Strengths & Risks of Tata Capital Ltd
Tata Capital operates as a diversified non-banking financial company (NBFC) with a growing presence across retail, SME, and institutional lending segments. Its position within the Tata Group and a broad product portfolio provide operational and funding stability. However, like all large financial institutions, Tata Capital remains exposed to macroeconomic pressures, credit risk, and evolving regulatory frameworks. Investors should evaluate both structural advantages and underlying risk factors before interpreting the company’s outlook in the context of its proposed IPO.
Strengths
- Tata Capital operates within India’s growing financial services space, where retail credit is expected to expand at a compound annual growth rate (CAGR) of 13–15% through FY27.
- The NBFC sector itself is expected to grow at a 15–17% CAGR, offering structural tailwinds to companies with wide lending footprints.
- Government schemes like Udyam Assist and PM Vishwakarma promote MSME credit access, creating lending opportunities.
- Tata Capital’s offerings span retail, SME, and corporate finance, supporting multi-segment market penetration.
- Its subsidiaries extend reach into housing finance and institutional distribution, diversifying revenue channels.
- The company's loan book growth, digital expansion, and operational scale enhance business resilience.
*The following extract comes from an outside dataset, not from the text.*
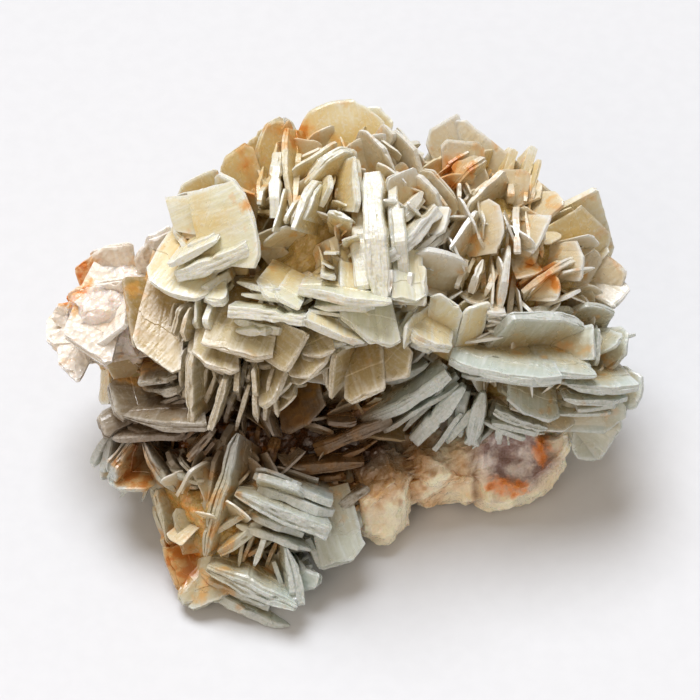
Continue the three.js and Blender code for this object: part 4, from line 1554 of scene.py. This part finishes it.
# The recess: blades in shadow, given dull grey-brown colours as painted shade
SHADED_GREY = BariteFinish(
    "cleaved barite, grey", "#DDD8CC", "#A8A08E", "#AA966E", "#7E6034", "#7E4410", clear=0.35,
    honey_start=0.1,
)
# The left lobe: tiny crystal tips that glitter like sugar
DRUSE = BariteFinish(
    "druse of tiny barite crystals", "#FFFFFE", "#F2EEEA", "#F0E6D8", "#EEE0C8", "#DA7800", honey_most=0.4,
    clear=0.05, inner_honey=0.05, sparkle=0.8,
)


def main() -> None:
    """Build the specimen piece by piece, and the studio round it."""
    logging.basicConfig(level=logging.INFO, format="%(message)s")
    Studio().build()
    back = BackBooks(BACK_FIELDS).blades()
    lobe_back = BackBooks(LOBE_FIELDS).blades()
    groups = (
        BladeGroup("crown_blades", CROWN_LEFT + CROWN_FRONT, CREAM, Habit.LAYERED, 11, rust_most=0.35),
        BladeGroup("crown_right_blades", CROWN_RIGHT, IVORY, Habit.LAYERED, 12, rust_most=0.3),
        BladeGroup("shoulder_blades", SHOULDER_RIGHT, IVORY, Habit.LAYERED, 13, rust_most=0.4),
        BladeGroup("fan_blades", FAN, ICE, Habit.LAYERED, 14, rust_most=0.4),
        BladeGroup("fringe_blades", FRINGE, OLIVE, Habit.LAYERED, 15, rust_most=0.5),
        BladeGroup("recess_blades", RECESS, SHADED_GREY, Habit.RAGGED, 16, rust_most=0.9),
        BladeGroup("foot_blades", FOOT, ICE, Habit.RAGGED, 17, rust_most=0.45, crossing=3),
        BladeGroup("lobe_blades", LOBE, DRUSE, Habit.RAGGED, 18, rust_most=0.1, siblings=1, crossing=0),
        BladeGroup("back_blades", back, CREAM, Habit.LAYERED, 19, rust_most=0.3),
        BladeGroup("lobe_back_blades", lobe_back, DRUSE, Habit.RAGGED, 20, rust_most=0.3),
    )
    for group in groups:
        group.build()
    core = Core().build()
    Lamellae("small_lamellae", IVORY).build(core)
    Lamellae(
        "back_lamellae", CREAM, spacing=2.2, smallest=0.5, largest=1.1, seed=6, growth="growth_back",
    ).build(core)


if __name__ == "__main__":
    main()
- Backing from Tata Sons reinforces financial credibility and brand trust.
Risks
- Exposure to economic fluctuations, inflation, and interest rate changes may impact borrowers’ repayment ability.
- A rise in borrower defaults or delays can increase non-performing assets, affecting earnings and operational stability.
- Regulatory changes, including provisioning and capital adequacy norms, may affect lending operations and compliance requirements.
- A drop in asset values may reduce loan recovery, especially in unsecured lending segments.
- Operational and credit risks are elevated due to the company’s exposure to retail and MSME borrowers.
- Rising competition across NBFCs and banks could exert pressure on margins and loan pricing.
- Delay in regulatory approvals or listing timelines could impact IPO execution strategy.
Conclusion
Tata Capital’s proposed IPO marks a significant milestone in the company’s evolution as a diversified NBFC. With a strong parentage, growing loan book, and presence across key retail and institutional segments, the company is aligning itself with regulatory expectations and long-term market participation.
While the listing is subject to SEBI approval and market conditions, the IPO structure reflects the company’s focus on capital adequacy, operational expansion, and compliance with RBI’s listing mandate for upper-layer NBFCs.